This press release is brought to you by the European Commission.

The use of chemicals in Europe has become considerably safer since the REACH regulation entered into force, according to a European Commission report published today. More readily available information about chemical substances on the market and better targeted risk management measures mean that risks from substances registered under REACH have significantly decreased. The trend is expected to continue, as industry is continuously working towards finding substitutes for the most hazardous chemicals. Five years after REACH’s entry into force, implementation is in full swing. Companies have now registered 30,601 files with the European Chemicals Agency (ECHA) describing the uses and properties of 7,884 chemical substances manufactured or placed on the market. According to a Eurobarometer survey published today, 61% of Europeans think that chemicals are now safer than 10 years ago.

The report acknowledges the costs related to the administration of REACH and their impact on SMEs, but industry also recognizes the positive economic effects for their business. By further harmonising the internal market, REACH has been a key driver for growth and competitiveness for the chemical industry. To further promote the competitiveness of the European chemical industry, the Commission will soon propose to reduce registration fees for SMEs.
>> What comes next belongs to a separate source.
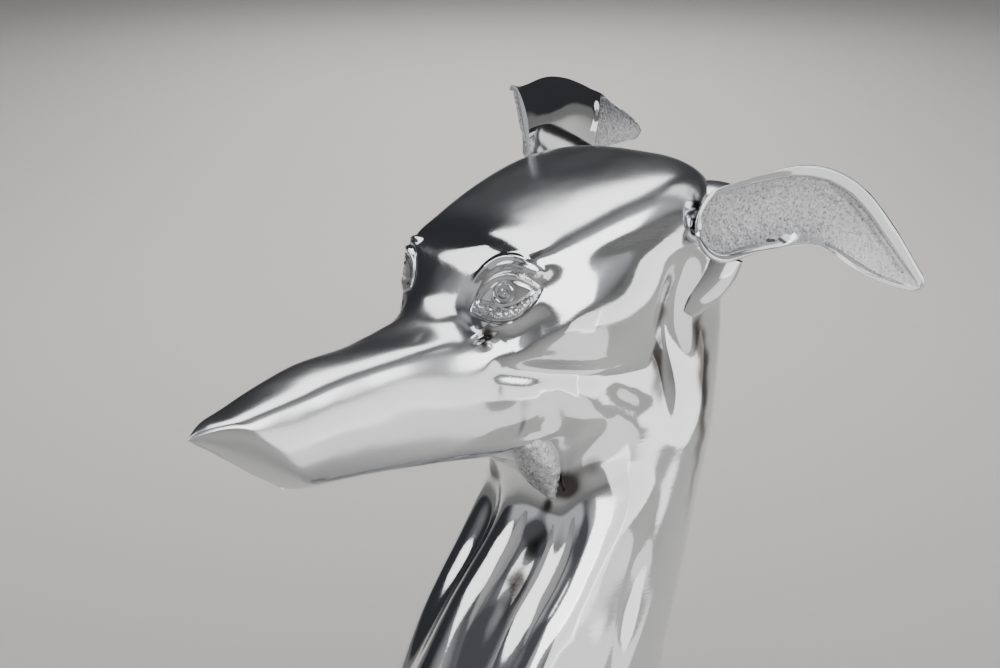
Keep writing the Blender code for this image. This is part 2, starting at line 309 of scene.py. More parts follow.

  • he report makes recommendations to improve REACH implementation. These include improving the quality of registration dossiers, enhancing the use of safety data sheets as a central risk management tool, and addressing issues related to cost sharing within Substance Information Exchange Forums (SIEFs).
  • The report recommends reducing the financial and administrative burden on SMEs in order to ensure the proportionality of legislation and to assist them to fulfil all their REACH obligations.
  • There are no major overlaps with other EU legislation.
  • Considerable efforts to develop alternative methods to animal testing have been made and will continue: since 2007, the Commission has made available € 330 million to fund research in this area.
  • Enforcement could be improved. As this is the responsibility of the Member States, the report recommends that Member States reinforce coordination amongst them.
  • Although the report identifies a need for some adjustments to the legislation, the Commission wants to ensure legislative stability and predictability for European businesses. No changes to REACH’s main terms are proposed at present.